Für ihn und die anderen BI-Mitglieder ist klar, dass es nur eine Lösung für den Silbersee geben kann: die vollständige Auslagerung des Giftmülls und die Renaturierung des Deponiekörpers. Auch eine solche Variante sei von dem bestellten Ingenieurbüro erstellt worden. „Aber sie kostet 20 Millionen Euro und nicht 3,6 Millionen Euro“ wie die sogenannte Vorzugsvariante. Bei Letzterer seien Nachsorge und Restrisiko aber nicht mit eingerechnet.

„Wer bezahlt die Schließung überhaupt?“, will eine Bürgerin wissen und erhält die Antwort, dass dies zu etwa 90 Prozent zu Lasten des Landes und zu etwa 10 Prozent zu Lasten der Firma Engie gehe. Der Bund sei außen vor. „Er hat sich damals in den frühen 1990er Jahren quasi freigekauft“, indem er mit den Bundesländern Vereinbarungen zur DDR-Altlastensanierung ausgehandelt und dafür Geld zur Verfügung gestellt habe, sagt Herbert Halbe. Er leitet das Amt für Wasserwirtschaft und Naturschutz beim Altmarkkreis und verweist darauf, dass „das Gutachten, das zur Schließung der Deponie erarbeitet wurde, von uns zurückgewiesen worden ist.“ Für seine Behörde sei die Schließung der Deponie „nur der erste Schritt. Der zweite Schritt muss sein, dass von ihr nie wieder eine Gefährdung ausgeht.“ Und das könne nur der Rückbau und das Umlagern der Schadstoffe in eine dafür geeignete Lagerstätte bedeuten. Sein Chef, Landrat Michael Ziche, der der Einladung auch gefolgt ist, wird ebenfalls sehr deutlich: „Die Deponie, so wie sie jetzt ist, ist für uns inakzeptabel.“

Ziche verweist darauf, dass der Kreis seit 2012 immer wieder Druck auf das zuständige Landesamt für Geologie und Bergwesen ausübe, den Silbersee endgültig zu schließen. Und auch Einheitsgemeinde-Bürgermeister Karsten Ruth macht deutlich: „Wir als Stadt haben da eine ganz klare Erwartungshaltung.“ Umso erschreckender sei es für ihn gewesen zu sehen, „wie, im besten Fall betrachtet, unvollständig, im schlimmsten Fall betrachtet unseriös die Datensammlung“ der Landesbehörde zum Silbersee sei.
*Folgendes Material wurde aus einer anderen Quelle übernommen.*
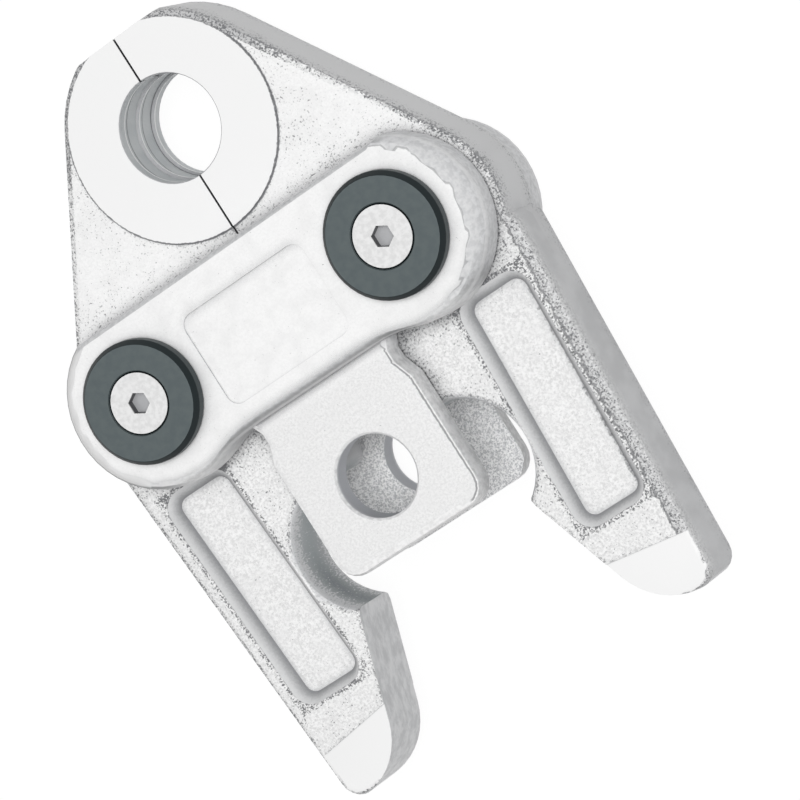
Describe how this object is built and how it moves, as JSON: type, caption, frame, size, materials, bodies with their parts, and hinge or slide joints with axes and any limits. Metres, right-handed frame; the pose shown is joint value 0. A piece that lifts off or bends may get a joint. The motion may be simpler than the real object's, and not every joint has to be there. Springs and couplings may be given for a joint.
{
  "type": "press fitting tool jaw",
  "caption": "Pipe press tool jaw: forged jaws with a split press ring and roller cams, hinged between T-shaped plates with a hole for the tool's retaining pin.",
  "frame": {"origin": "centre of the back plate's flat outer face on the line between the two pivot pins; the jaw lies on that face", "axes": "+Z out of the front plate, +Y from the pins towards the press ring, +X across to the right-hand jaw"},
  "size_m": [0.0858, 0.1273, 0.037],
  "materials": {
    "plate_steel": "pale satin steel",
    "jaw_steel": "shot-blasted forging, machined at the ring, the cams and the arms' ends",
    "pin_steel": "ground",
    "disc_black": "blackened, satin",
    "screw_steel": "zinc plated, satin",
    "spring_steel": "spring steel"
  },
  "bodies": {
    "plates": {"front_plate": "plate_steel", "back_plate": "plate_steel", "left_pin": "pin_steel", "right_pin": "pin_steel", "left_disc": "disc_black", "right_disc": "disc_black", "left_screw": "screw_steel", "right_screw": "screw_steel", "closing_spring": "spring_steel"},
    "left_jaw": {"left_jaw": "jaw_steel"},
    "right_jaw": {"right_jaw": "jaw_steel"}
  },
  "joints": [
    {"name": "left_jaw_hinge", "type": "hinge", "parent": "plates", "child": "left_jaw", "pos_m": [-0.02595, 0, 0.017], "axis": [0, 0, 1], "range_deg": [0, 14], "stiffness_Nm_per_rad": 1.3, "springref_deg": -13.75, "deforming": ["closing_spring"]},
    {"name": "right_jaw_hinge", "type": "hinge", "parent": "plates", "child": "right_jaw", "pos_m": [0.02595, 0, 0.017], "axis": [0, 0, -1], "range_deg": [0, 14], "stiffness_Nm_per_rad": 1.3, "springref_deg": -13.75, "deforming": ["closing_spring"]}
  ]
}
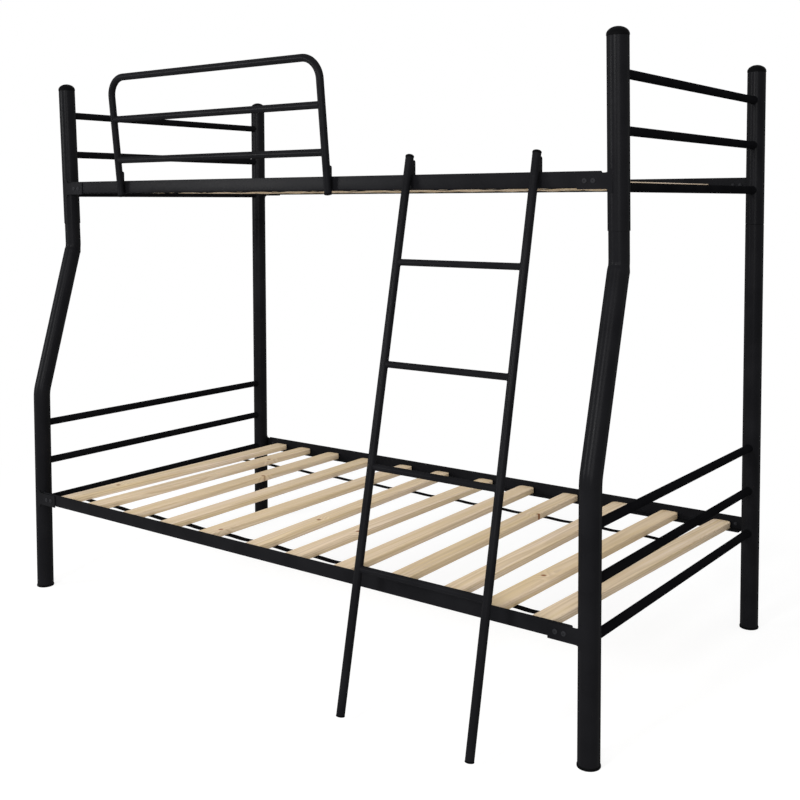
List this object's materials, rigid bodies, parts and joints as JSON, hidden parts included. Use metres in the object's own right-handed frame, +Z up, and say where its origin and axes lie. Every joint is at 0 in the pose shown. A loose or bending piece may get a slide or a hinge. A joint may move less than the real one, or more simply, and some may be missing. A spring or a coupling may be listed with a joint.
{
  "type": "bunk bed with ladder",
  "caption": "Steel-tube bunk bed with a narrower upper bed on kinked front posts, slatted decks, a guard rail and a ladder that hooks over the upper rail.",
  "frame": {"origin": "on the floor, at the middle of the bounding box, which includes the ladder's feet in front", "axes": "+X along the bed from the guard-rail end to the ladder end, +Y from the front to the back, +Z up"},
  "size_m": [2.0136, 1.2196, 1.6304],
  "materials": {
    "powder_coat": "satin black powder coat",
    "black_plastic": "moulded black plastic",
    "pine": "planed, untreated pine"
  },
  "bodies": {
    "bed": {"foot_back_left": "black_plastic", "foot_back_right": "black_plastic", "foot_front_left": "black_plastic", "foot_front_right": "black_plastic", "guard_rail": "powder_coat", "lower_end_bar_left_bottom": "powder_coat", "lower_end_bar_left_middle": "powder_coat", "lower_end_bar_left_top": "powder_coat", "lower_end_bar_right_bottom": "powder_coat", "lower_end_bar_right_middle": "powder_coat", "lower_end_bar_right_top": "powder_coat", "lower_post_back_left": "powder_coat", "lower_post_back_right": "powder_coat", "lower_post_front_left": "powder_coat", "lower_post_front_right": "powder_coat", "lower_rail_back": "powder_coat", "lower_rail_front": "powder_coat", "lower_slat_01": "pine", "lower_slat_02": "pine", "lower_slat_03": "pine", "lower_slat_04": "pine", "lower_slat_05": "pine", "lower_slat_06": "pine", "lower_slat_07": "pine", "lower_slat_08": "pine", "lower_slat_09": "pine", "lower_slat_10": "pine", "lower_slat_11": "pine", "lower_slat_12": "pine", "post_cap_back_left": "black_plastic", "post_cap_back_right": "black_plastic", "post_cap_front_left": "black_plastic", "post_cap_front_right": "black_plastic", "upper_end_bar_left_bottom": "powder_coat", "upper_end_bar_left_middle": "powder_coat", "upper_end_bar_left_top": "powder_coat", "upper_end_bar_right_bottom": "powder_coat", "upper_end_bar_right_middle": "powder_coat", "upper_end_bar_right_top": "powder_coat", "upper_post_back_left": "powder_coat", "upper_post_back_right": "powder_coat", "upper_post_front_left": "powder_coat", "upper_post_front_right": "powder_coat", "upper_rail_back": "powder_coat", "upper_rail_front": "powder_coat", "upper_slat_01": "pine", "upper_slat_02": "pine", "upper_slat_03": "pine", "upper_slat_04": "pine", "upper_slat_05": "pine", "upper_slat_06": "pine", "upper_slat_07": "pine", "upper_slat_08": "pine", "upper_slat_09": "pine", "upper_slat_10": "pine", "upper_slat_11": "pine", "upper_slat_12": "pine"},
    "ladder": {"ladder": "powder_coat", "ladder_foot_left": "black_plastic", "ladder_foot_right": "black_plastic"}
  },
  "joints": [
    {"name": "ladder_slide", "type": "slide", "parent": "bed", "child": "ladder", "axis": [1, 0, 0], "range_m": [-0.235, 0.085]}
  ]
}
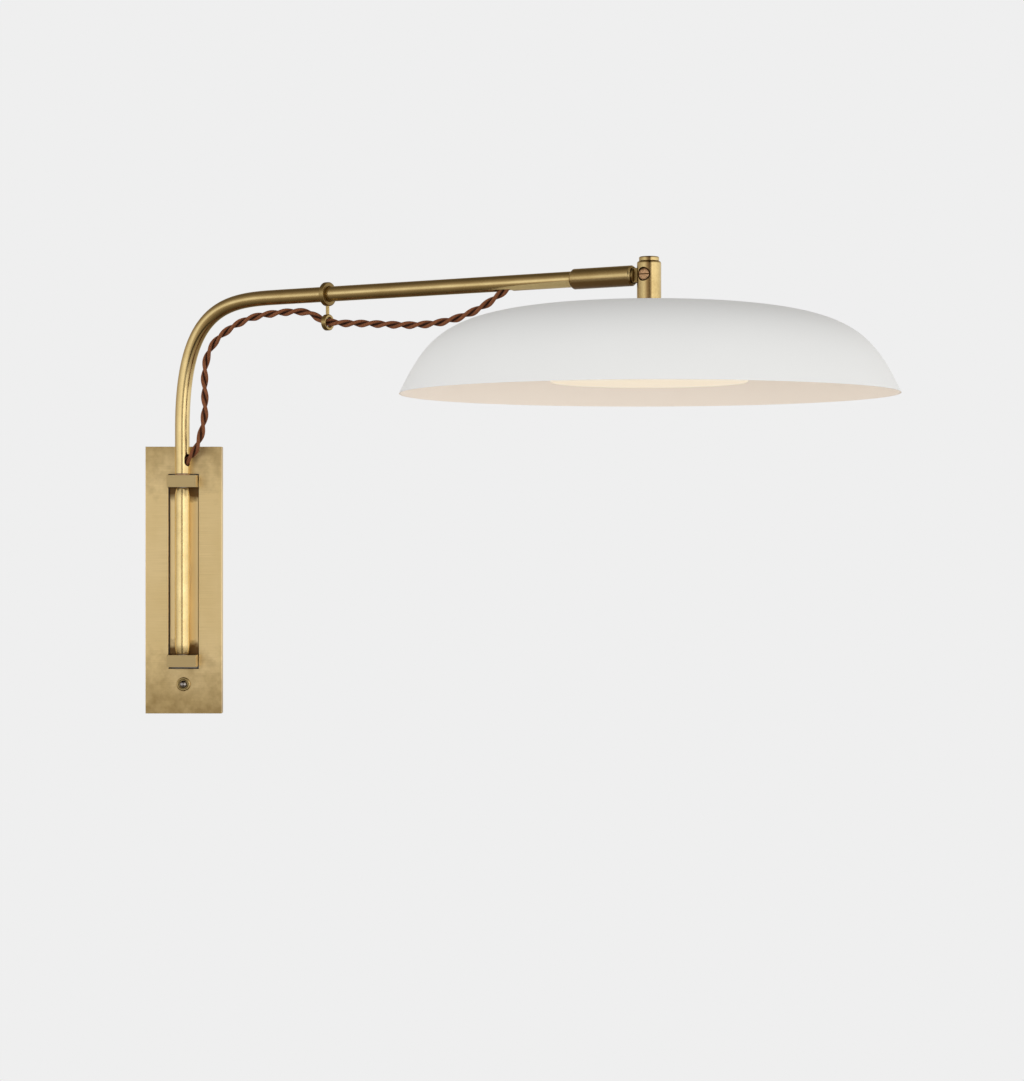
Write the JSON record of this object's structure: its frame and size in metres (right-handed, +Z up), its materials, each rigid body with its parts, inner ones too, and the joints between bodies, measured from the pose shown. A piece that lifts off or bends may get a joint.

Den anwesenden Bürgern, die längst nicht nur aus Brüchau und Kakerbeck stammen, versichert er: „Wir machen weiter Druck. Das war keine Eintagsfliege.“ Das Landesamt für Geologie und Bergwesen dürfe der sogenannten Vorzugsvariante keinesfalls zustimmen. „Wir haben es im Januar dazu noch einmal angeschrieben. Bislang liegt uns aber noch immer keine Antwort vor“, betont Herbert Halbe.

Eine Bürgerin will indes wissen, ob es Sinn mache, Proben aus den eigenen Hausbrunnen zu nehmen und worauf sie diese dann untersuchen lassen solle. Es empfehle sich, so Bernd Ebeling, eine Beprobung auf Lithium, Strontium und Chloride, weil diese Stoffe in bergbaulichen Abfällen auftauchen würden und dadurch klar gemacht werden könne, dass das Grundwasser durch Aussickerungen aus der Deponie belastet werde.

Verschiedene Anbieter, die sich zum Beispiel übers Internet finden lassen, stehen für Beprobungen bereit.